Boeheim rarely gets credit for his tactical acumen, but he is one of the best in-game strategists in the sport’s history. He showed it again on Sunday. At halftime he lit into Richardson for his decision making. He also told his players that once they cut the lead to single digits, they would hit Virginia with a full-court press that had worked so well in the comeback against Gonzaga two days earlier. He did not want to go to the press too early, allowing the Cavs to adjust, or too late, allowing them to survive.

The press was not a magic solution, but it did loosen Virginia’s choke hold. As Hopkins said, “All you’re trying to do is speed them up, get them out of tempo.”

MORE: Is this Jim Boeheim's best coaching job ever?

The Cavaliers got rattled. Richardson got smart, and then he got hot. The day before, Hopkins asked Hall of Fame guard Reggie Miller what he would say to the talented but mercurial 6'6" freshman, who never loses confidence but sometimes loses his rhythm. “Shooters shoot it,” Miller said. “And you gotta have a short-term memory.”

Boeheim called it the greatest comeback in his 56 years at Syracuse, because of how many points his team was down and the stakes. If Syracuse goes on to win the national championship, college basketball fans will talk about this game for 56 years. And maybe they should anyway.
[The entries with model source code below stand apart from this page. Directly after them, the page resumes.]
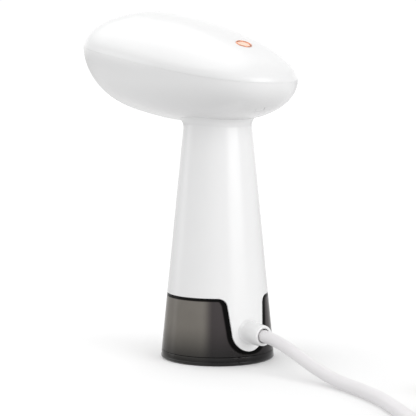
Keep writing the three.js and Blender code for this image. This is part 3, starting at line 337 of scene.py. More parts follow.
def egg_patch(inset, above, edge, around=224, up=72):
    """Rings of points from the seam to the pole of one half of the egg."""
    power = CROWN_POWER if above else BELLY_POWER
    height = (HEAD_CROWN if above else HEAD_BELLY) - inset
    first = math.asin((edge / height) ** (power / 2))
    latitude = np.linspace(first, math.pi / 2, up + 1)[:, None]
    longitude = np.linspace(0, 2 * math.pi, around, endpoint=False)[None, :]
    reach = np.cos(latitude) ** (2 / power)
    c, s = np.cos(longitude), np.sin(longitude)
    plan = 2 / np.where(s > 0, BACK_POWER, FRONT_POWER)
    length = np.where(s > 0, HEAD_BACK, HEAD_FRONT) - inset
    x = (HEAD_HALF_WIDTH - inset) * reach * np.sign(c) * np.abs(c) ** plan
    y = length * reach * np.sign(s) * np.abs(s) ** plan
    z = height * np.sin(latitude) ** (2 / power) * np.ones_like(longitude) * (1 if above else -1)
    return from_egg(np.stack([x, y, z], axis=-1))


def cylinder_cutter(radius, bottom, top, seat=None, sides=64):
    return lathe("cutter", [(0, bottom), (radius, bottom), (radius, top), (0, top)], seat, sides)


def half_shell(name, above, cutters):
    """One half of the head: the skin, cut where the plate's frame begins, given its wall and cut-outs."""
    rings = egg_patch(0, above, SEAM_GAP / 2)
    count = rings.shape[1]
    rows = rings.shape[0]
    points = np.concatenate([rings[:-1].reshape(-1, 3), rings[-1, :1]])
    faces = []
    for i in range(rows - 2):
        faces += band_faces(i * count, (i + 1) * count, count)
    pole = len(points) - 1
    base = (rows - 2) * count
    faces += [(base + k, base + (k + 1) % count, pole) for k in range(count)]
    obj = make_object(name, points, faces)
    mesh = bmesh.new()
    mesh.from_mesh(obj.data)
    back = plate_seat.to_3x3() @ Vector((0, 1, 0))
    edge = plate_seat @ Vector((0, 5.4 + SEAM_GAP, 0)) * M
    bmesh.ops.bisect_plane(
        mesh, geom=mesh.verts[:] + mesh.edges[:] + mesh.faces[:], dist=1e-7,
        plane_co=edge, plane_no=back, clear_inner=True)
    bmesh.ops.recalc_face_normals(mesh, faces=mesh.faces)
    far = max(mesh.faces, key=lambda f: f.calc_center_median().z * (1 if above else -1))
    if far.normal.z * (1 if above else -1) < 0:
        bmesh.ops.reverse_faces(mesh, faces=mesh.faces)
    mesh.to_mesh(obj.data)
    mesh.free()
    apply(obj, "SOLIDIFY", thickness=HEAD_WALL * M, offset=-1, use_rim=True)
    clean(obj)
    cut(obj, *cutters)
    bevel(obj, 0.14, 2)
    return shade(obj, 40, egg)


# ---------- the handle and the tank

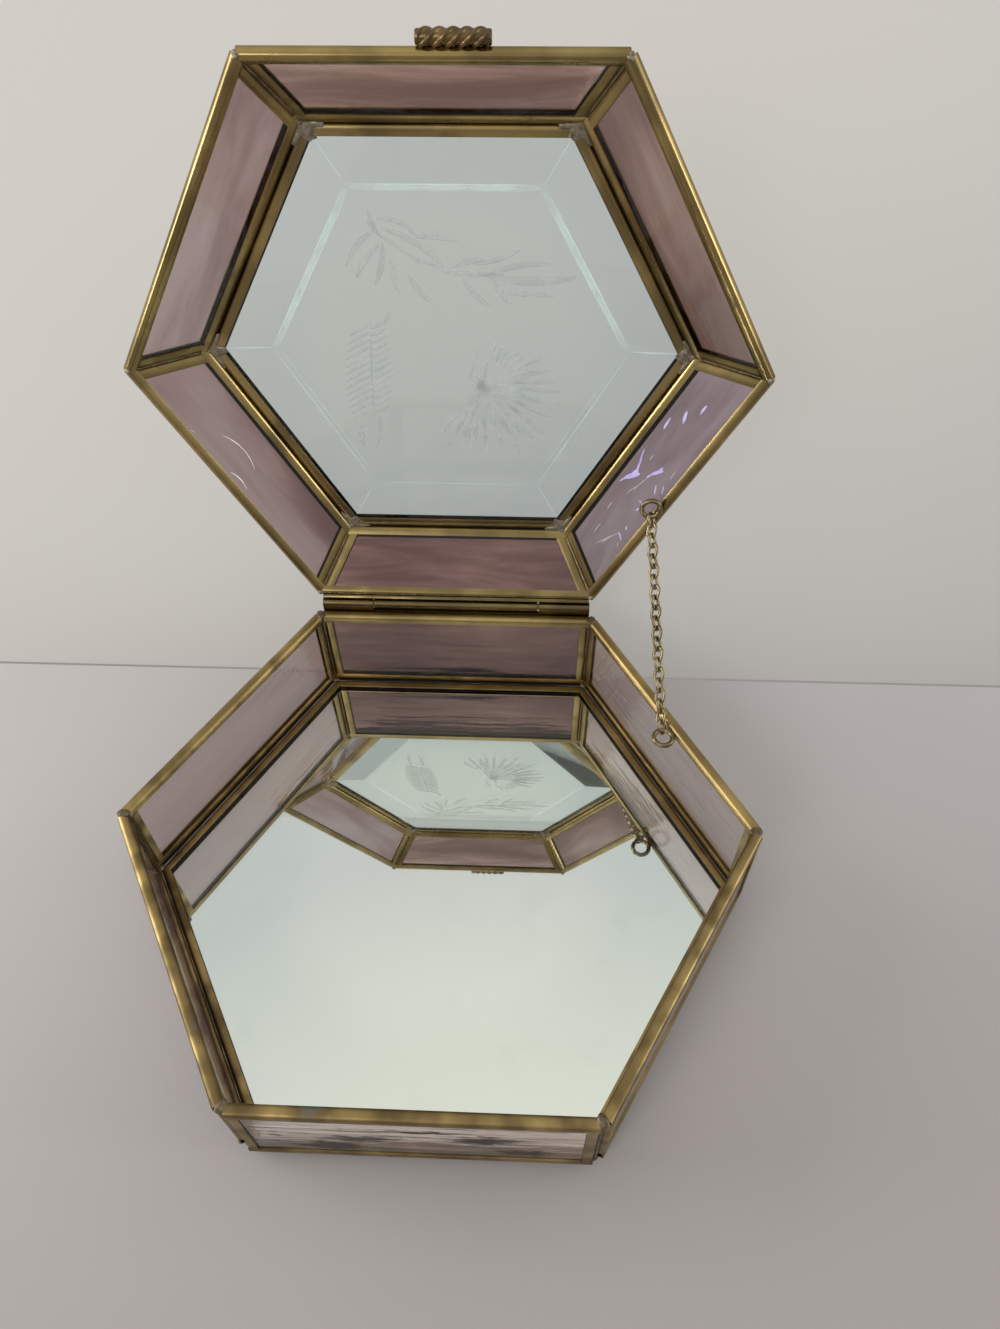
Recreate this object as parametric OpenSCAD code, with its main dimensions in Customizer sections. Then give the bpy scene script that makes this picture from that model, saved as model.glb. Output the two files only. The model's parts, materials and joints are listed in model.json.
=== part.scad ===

In the meantime, Boeheim is heading to his fifth—and most unlikely—Final Four. Syracuse will be an enormous underdog against North Carolina, and for good reason. But the last time these teams played, the Orange had the ball, trailing by three points, with a chance to spoil Senior Night in Chapel Hill. Forward Michael Gbinije missed a layup, Richardson missed a triple, and the Tar Heels escaped, 75–70.

Can Syracuse close out Carolina on a neutral floor? Stranger things have happened. Ask Virginia.